BEGIN

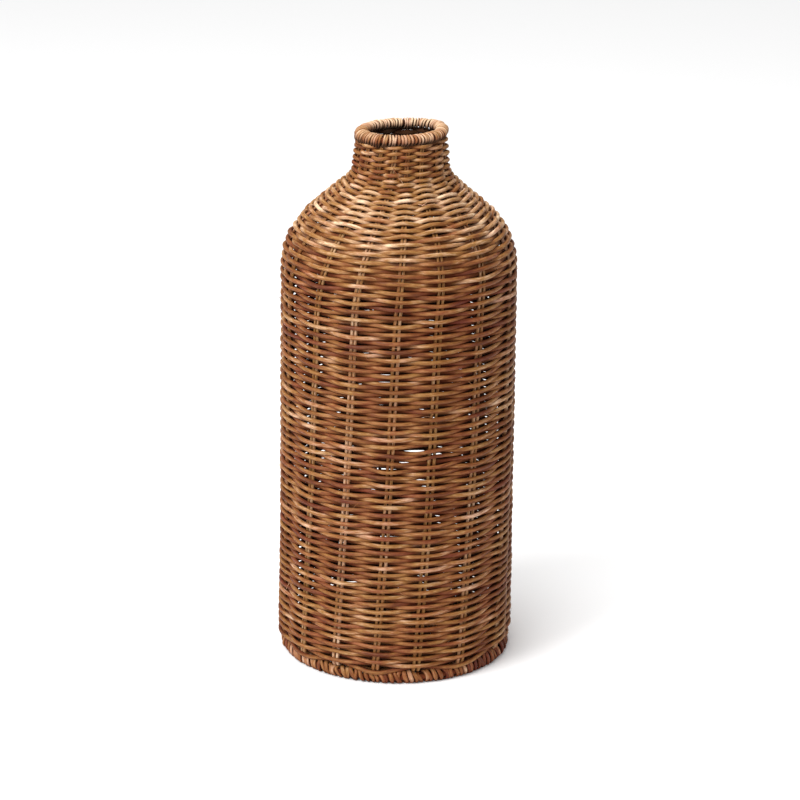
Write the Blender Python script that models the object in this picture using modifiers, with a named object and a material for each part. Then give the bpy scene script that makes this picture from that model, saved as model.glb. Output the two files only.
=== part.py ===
# Rattan vase: fifteen pairs of stakes, woven round by long strands, standing on a lashed
# foot ring and closed at the mouth by a lashed rim ring. Metres, +Z up, origin on the floor
# under the middle, front towards -Y.

import math

import bmesh
import bpy
import numpy as np
from mathutils import Vector

# Outline of the woven wall, on the outside of the strands
VASE_HEIGHT = 0.4583
BODY_RADIUS = 0.0996
FOOT_FLARE = 0.0014
SHOULDER_RISE = 0.0480
SHOULDER_ROUND = 0.0640
NECK_HEIGHT = 0.0393
NECK_FOOT_RADIUS = 0.0431
NECK_ROUND = 0.0180
NECK_TOP_RADIUS = 0.0396

# Stakes: rods in pairs, from the base's eye out and up through the wall to the rim
STAKE_PAIRS = 15
STAKE_DIAMETER = 0.0026
PAIR_GAP_BODY = 0.0014
PAIR_GAP_NECK = 0.0005
HEEL_ROUND = 0.0040
STAKE_BEND_SAG = 0.0003
# A stake gets no extra point for its lean within this length of another point
LEAN_POINT_ROOM = 0.0230
FIRST_PAIR_ANGLE = -70.0
# How far each pair stands from its even place, in degrees, from the left of the front
PAIR_DRIFT = (0.0, 2.0, 0.0, -2.5, -6.0, -6.0, -1.0, 1.5, 2.0, -1.5, -3.0, 0.5, 2.5, 1.0, -2.0)
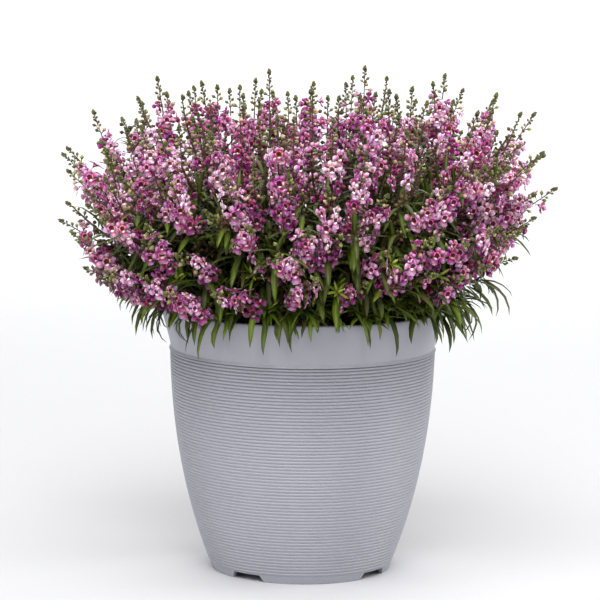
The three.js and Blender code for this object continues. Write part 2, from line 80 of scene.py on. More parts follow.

END

*What is being asked*:
Copy each record from above exactly, and include every line.

*Expected answer*:
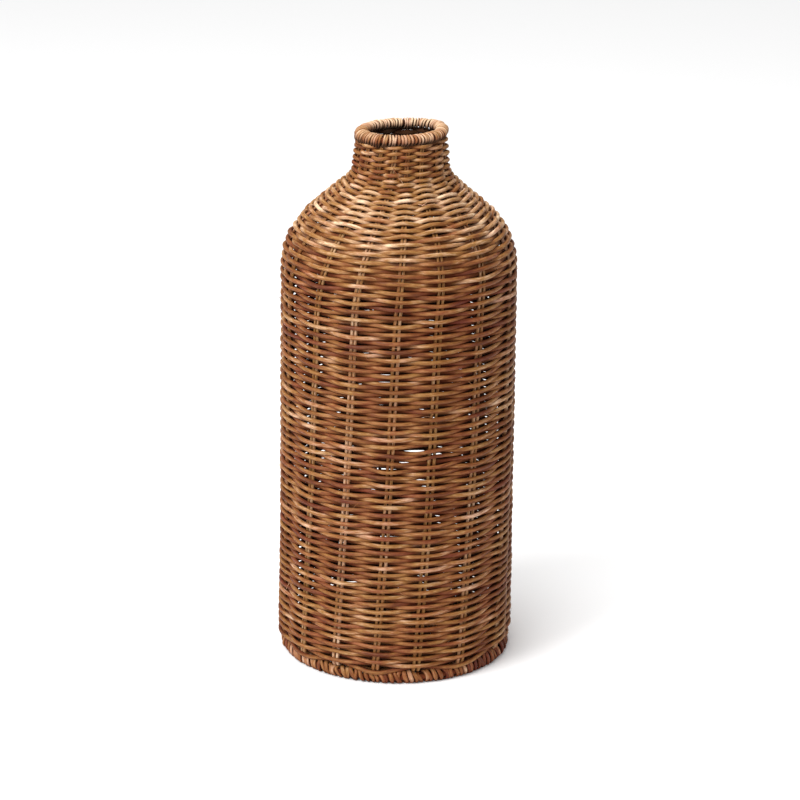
Write the Blender Python script that models the object in this picture using modifiers, with a named object and a material for each part. Then give the bpy scene script that makes this picture from that model, saved as model.glb. Output the two files only.
=== part.py ===
# Rattan vase: fifteen pairs of stakes, woven round by long strands, standing on a lashed
# foot ring and closed at the mouth by a lashed rim ring. Metres, +Z up, origin on the floor
# under the middle, front towards -Y.

import math

import bmesh
import bpy
import numpy as np
from mathutils import Vector

# Outline of the woven wall, on the outside of the strands
VASE_HEIGHT = 0.4583
BODY_RADIUS = 0.0996
FOOT_FLARE = 0.0014
SHOULDER_RISE = 0.0480
SHOULDER_ROUND = 0.0640
NECK_HEIGHT = 0.0393
NECK_FOOT_RADIUS = 0.0431
NECK_ROUND = 0.0180
NECK_TOP_RADIUS = 0.0396

# Stakes: rods in pairs, from the base's eye out and up through the wall to the rim
STAKE_PAIRS = 15
STAKE_DIAMETER = 0.0026
PAIR_GAP_BODY = 0.0014
PAIR_GAP_NECK = 0.0005
HEEL_ROUND = 0.0040
STAKE_BEND_SAG = 0.0003
# A stake gets no extra point for its lean within this length of another point
LEAN_POINT_ROOM = 0.0230
FIRST_PAIR_ANGLE = -70.0
# How far each pair stands from its even place, in degrees, from the left of the front
PAIR_DRIFT = (0.0, 2.0, 0.0, -2.5, -6.0, -6.0, -1.0, 1.5, 2.0, -1.5, -3.0, 0.5, 2.5, 1.0, -2.0)
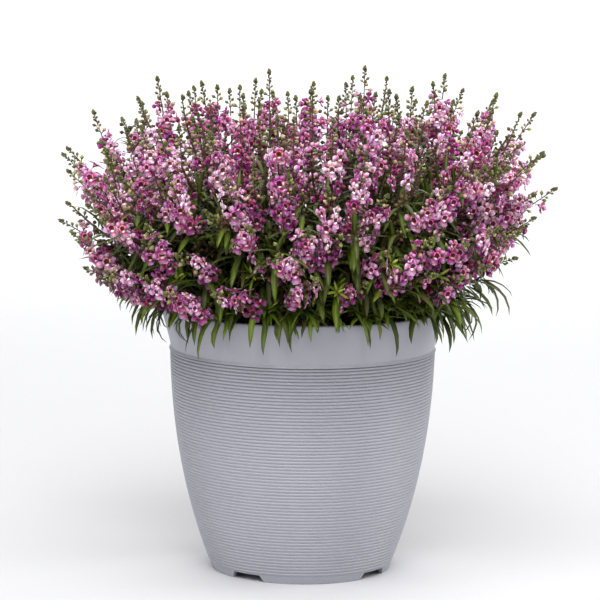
The three.js and Blender code for this object continues. Write part 2, from line 80 of scene.py on. More parts follow.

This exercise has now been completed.